Murmurar, maldecir.

Una de las cruzadas más lúcidas del Papa Francisco I va dirigida contra la murmuración. La de los cobardes que no se atreven a decir cara a cara lo que piensan, y esperan a que el otro no esté para "asesinar a sangre fría" su prestigio o su imagen, aprovechando alevosamente la indefensión de quien no puede contestar, matizar o explicar. Se lo ha reprochado a su Curia, por supuesto cara a cara.
 
Hablar mal de quien no está es un vicio extendido. Sirve para pasar el rato y para colocarse en el lado bueno. Donde hay dos o tres reunidos, es fácil encontrar el defecto de algún ausente que fortalezca los lazos de virtud entre los presentes. Es confortable y apenas tiene riesgos. Nuestras vidas no son ejemplares, pero siempre podremos ponernos a salvo de lo que otros hacen peor tirando alguna piedrecita.

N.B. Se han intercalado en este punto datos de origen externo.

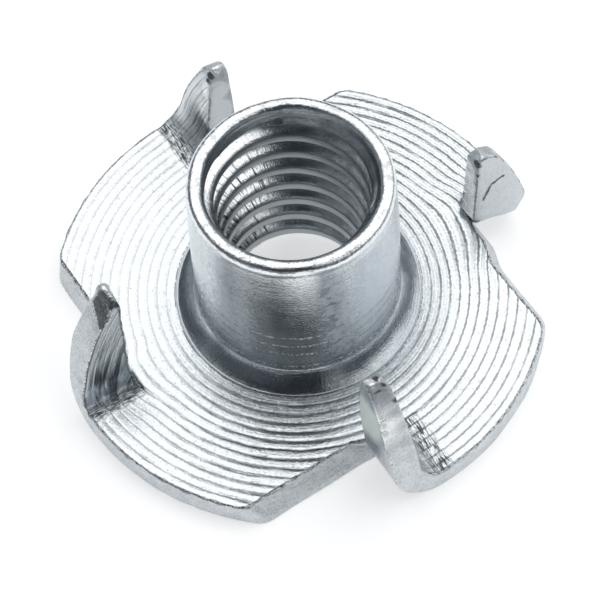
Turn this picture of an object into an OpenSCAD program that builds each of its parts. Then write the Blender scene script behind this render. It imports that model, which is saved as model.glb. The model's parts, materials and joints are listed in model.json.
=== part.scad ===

Se empieza con comedimiento, como no queriendo decirlo, pero inmediatamente, apenas se intuye la complicidad en los destinatarios, se acaba en la exageración. Se pasa el rato con una conversación aparentemente interesante, incluso plagada de valores morales, de reafirmación de principios, de buenas intenciones. Somos más amigos porque compartimos el desprecio a ese que no está. El precio, sin embargo, se acaba pagando: apenas tú tengas que irte, ya sabes que los demás subirán un grado más de amistad y complicidad rajando de ti. Y así se prolonga sin cesar la fabulosa comedia de falsas luces y sombras, de dimes y diretes que pedalea en el aire sin avanzar un palmo y convierte la vida en un pasatiempos, en una verdad hecha de pequeñas calumnias cobardes y escondidas.
 
Hablar a la cara es más exigente, porque te expones a una respuesta. O a un espejo que retrate tu inconsistencia. No valen simplificaciones ni atajos. Tienes que asumir las consecuencias y estar más seguro de lo que dices, porque tus palabras no van a quedarse en la sombra de la cháchara barata, sino que quedarán dichas y grabadas en el registro del otro, quizás para siempre. Al menos, servirán para disipar malentendidos, y quién sabe si para provocar una reflexión en el otro, porque generalmente nuestro ego está inflado de complacencias que crecen desmesuradamente porque nadie nos quiere lo suficiente como para señalarnos nuestras carencias o pinchar nuestros globos. Somos un poco mezquinos, proclives a la comprensión (o incluso a la adulación) con quien tenemos enfrente, y a la fácil maledicencia con el que no está. Nos divierte el chisme y queremos ganar en altura calzando unos cuantos centímetros de murmuración.
 
Una de las mejores escenas de "La gran belleza" es esa conversación en un ático de Roma en el que Estefanía, una actriz orgullosa de su biografía intensa y virtuosa, comprometida y honesta, pide a Jep Gambardella que le diga de una vez qué ve de malo en ella, y él se decide a hacerlo. Son dos minutos inolvidables en los que, cara a cara, sin estridencias,  él le dice a ella toda la falsedad, ligereza, postura e hipocresía que aprecia en ella. Lo hace con un tono que claramente denota que él no quiere salvarse al acusarla de tantos delitos, porque son delitos compartidos: "Estamos todos al borde del precipicio y nuestro único remedio es tenernos compañía y reírnos un poco de nosotros mismos", le dice. Cara a cara. Si hubiese esperado para decirlo a que Estefanía saliera a retocarse en el servicio, la escena sería vulgar, nadie la recordaríamos, y el brillante alegato de Jep quedaría reducido a chismorreo.